The private biotech adds another asset to J&J’s prostate cancer pipeline.

For just over $3bn Johnson & Johnson is to go even deeper into prostate cancer, on Monday announcing the all-cash acquisition of the private US biotech company Halda Therapeutics.

The move comes just one month after Halda unveiled its first clinical data, covering its androgen receptor-targeting lead project HLD-0915. The results looked impressive but came from just a handful of patients, a fact that makes the $3.05bn valuation J&J just put on this business, which contains no other clinical assets, appear steep.

A separate question is how HLD-0915 will fit into the complex web of prostate cancer therapeutics J&J is developing. The company’s prostate cancer pipeline includes the anti-PSMA ADC ARX517 – itself the result of the $2bn acquisition of Ambrx last year – and the in-house anti-KLK2 T-cell engager pasritamig.

It’s clear that J&J is eager to keep its position at the forefront of prostate cancer treatment. The company is already a well-established player, through the marketed standard of care Zytiga plus the follow-on drug Erleada, and will no doubt be conscious of the likes of Novartis and Lilly branching out into radiopharmaceuticals, in both cases through acquisitions.

Why Halda?

The attraction of Halda lies in that company’s so-called RIPTAC approach, an acronym that stands for regulated induced proximity targeting chimera. This involves the simultaneous binding of a tumour-specific antigen and a protein with an essential function for cell survival, with the resulting formation of a complex that disrupts the essential protein and triggers tumour cell death.
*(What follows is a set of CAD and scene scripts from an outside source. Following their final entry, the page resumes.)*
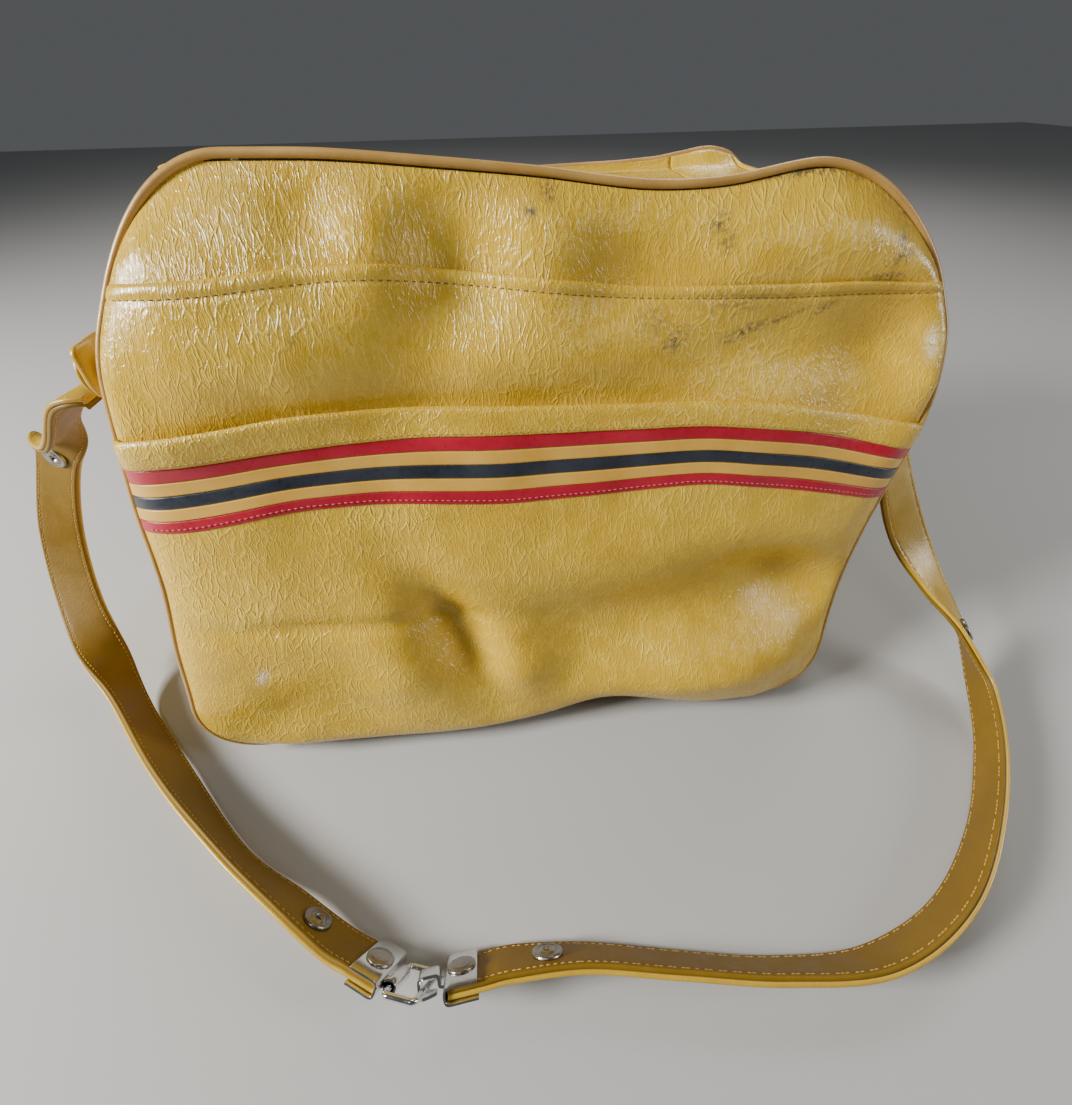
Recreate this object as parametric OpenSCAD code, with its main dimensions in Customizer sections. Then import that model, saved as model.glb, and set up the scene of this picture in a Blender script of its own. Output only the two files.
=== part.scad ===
// Soft-sided bowling ball bag: wedge-shaped vinyl body with a striped front pocket,
// a zip top and a two-part shoulder strap joined by a hook and ring.
// Origin: middle of the flat base on the ground. X right, Y to the back, Z up.

/* [Bag body] */
// Half width of the panels, measured to the piping centreline
half_w = 202; // [180:1:225]
// Depth of the base, front edge to back edge
bag_d = 226; // [200:1:250]
// Length of the front panel along its slope
front_h = 306; // [280:1:330]
// Length of the back panel along its slope
back_h = 286; // [270:1:310]
// Backward lean of the front panel, degrees
front_lean = 15; // [5:1:20]
// Backward lean of the back panel, degrees
back_lean = 4; // [0:1:8]
// Corner radius at the top of the panels
top_r = 80; // [60:1:90]
// Corner radius at the bottom of the panels
base_r = 45; // [35:1:60]
// Thickness of the vinyl with its cloth backing
vinyl_t = 2.4; // [1.6:0.1:3]
// Radius of the piping cord
pipe_r = 3; // [2:0.25:4]
// Height of the side gussets
gusset_h = 289; // [270:1:300]
// How far the side gussets bulge past the piping centreline
side_bulge = 5; // [1:1:12]

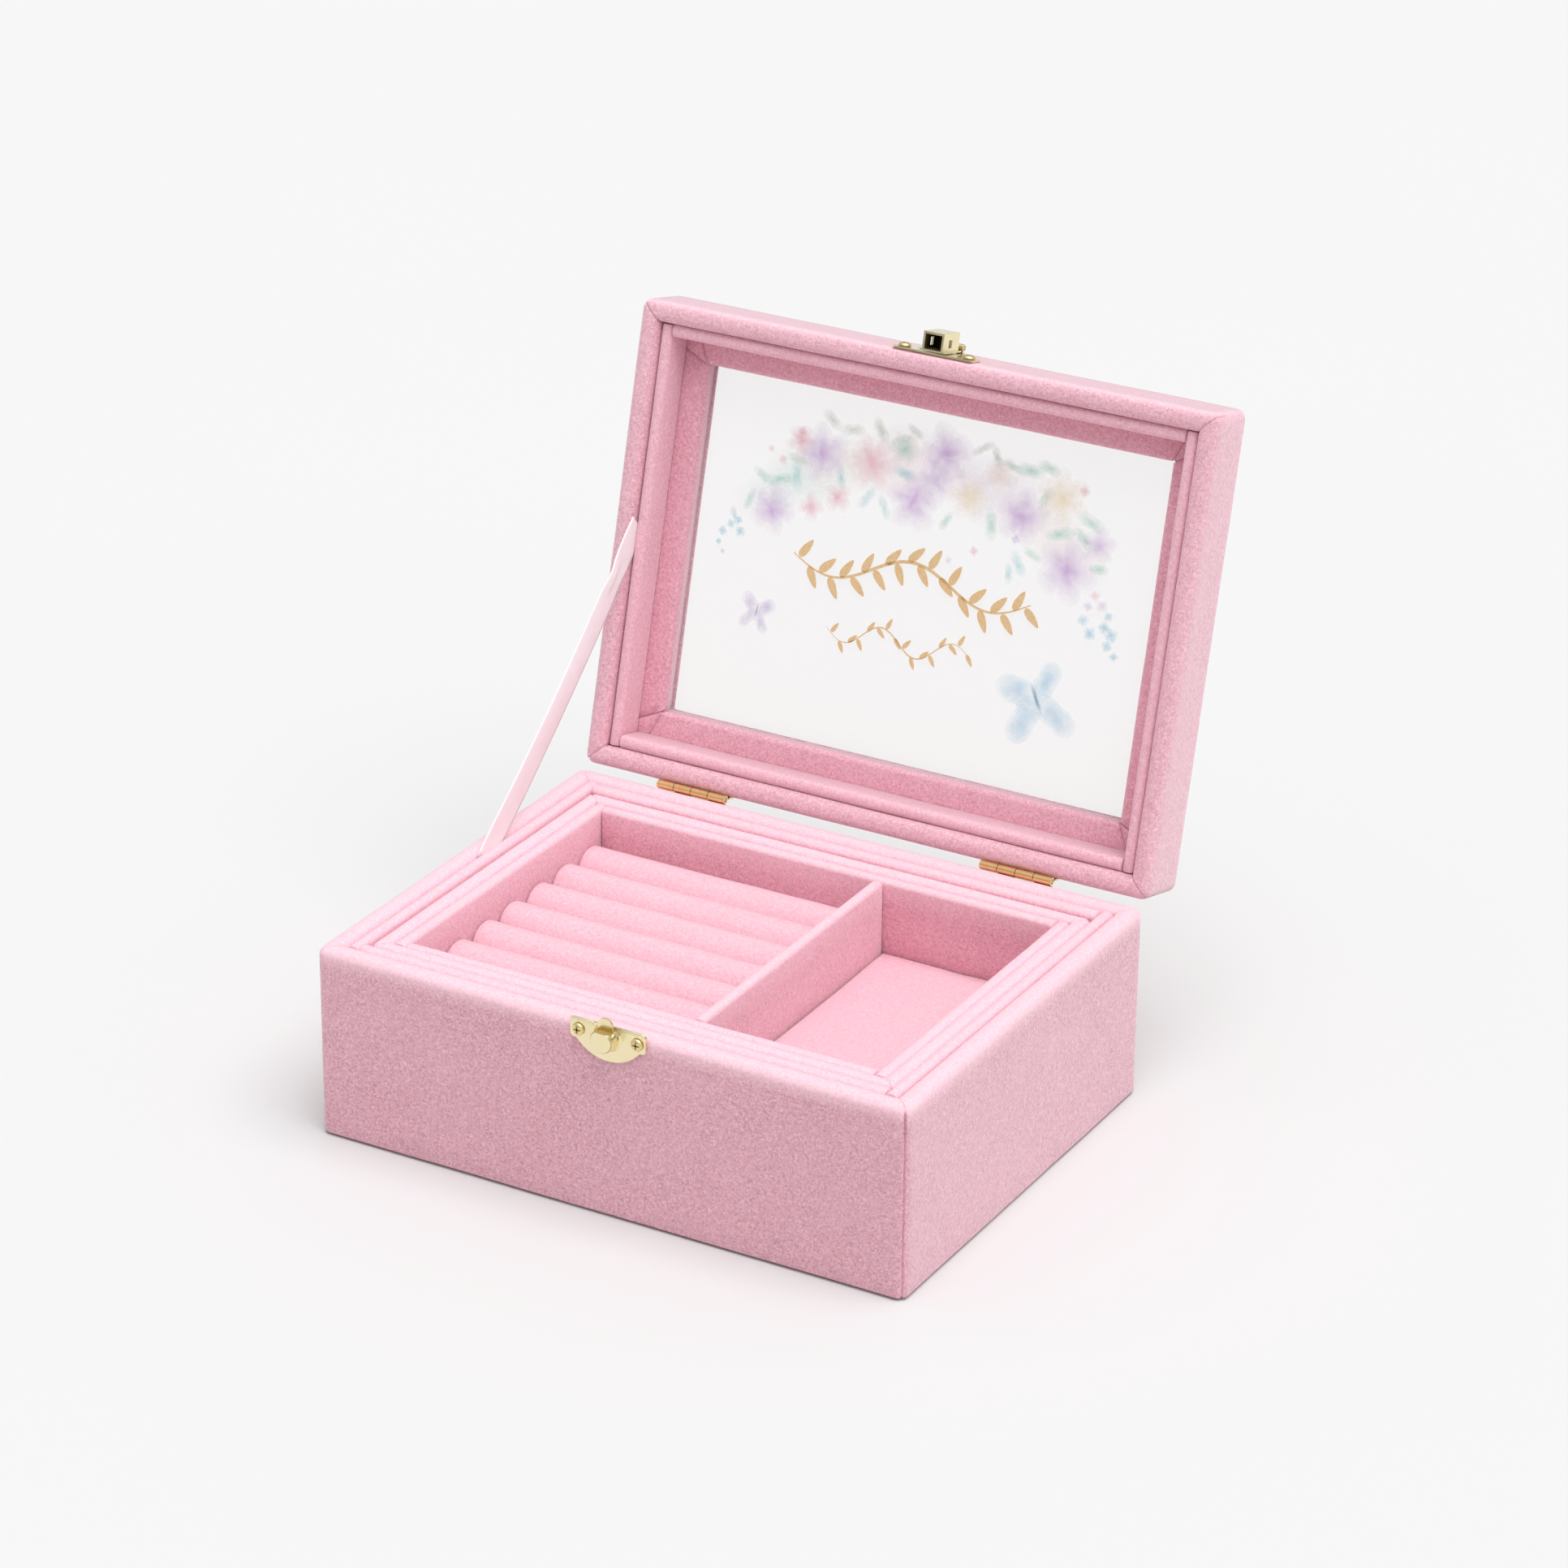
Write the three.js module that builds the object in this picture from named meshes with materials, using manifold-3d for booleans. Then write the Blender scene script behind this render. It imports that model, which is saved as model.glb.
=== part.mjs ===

HLD-0915 is Halda’s most advanced RIPTAC, and specifically is an oral, heterobifunctional small molecule. It hits the full-length androgen receptor (AR) as well as the essential protein BRD4, and is said to remain active even if the AR has undergone a mutation, which might be driving resistance; the result is BRD4 loss of function and an antitumour effect.

As for evidence of this working clinically, at October’s Triple (EORTC-NCI-AACR) symposium Halda reported a 59% rate of PSA50 responses among 22 patients with relapsed, metastatic, castration-resistant prostate cancer. This looked impressive on a cross-trial basis, as did the fact that it translated into a 100% formal response rate, though the latter involved just five patients.

An important competitor for biotech investors is Janux, whose market cap stands at nearly $2bn on the back of a heavily curated dataset for the masked anti-PSMA T-cell engager JANX007, in a similar prostate cancer setting.

Another intriguing fact is that Halda was founded by Craig Crews, who in 2013 launched Arvinas, a company that has made a name for itself in target degradation, but which now faces some hard choices. Before Arvinas Crews co-founded Proteolix, the originator of the multiple myeloma drug Kyprolis.

Halda’s private holders are now celebrating an important payday: the company raised just $202m from venture financiers, including a $126m series B in August 2024, and has now managed to turn this into $3.05bn.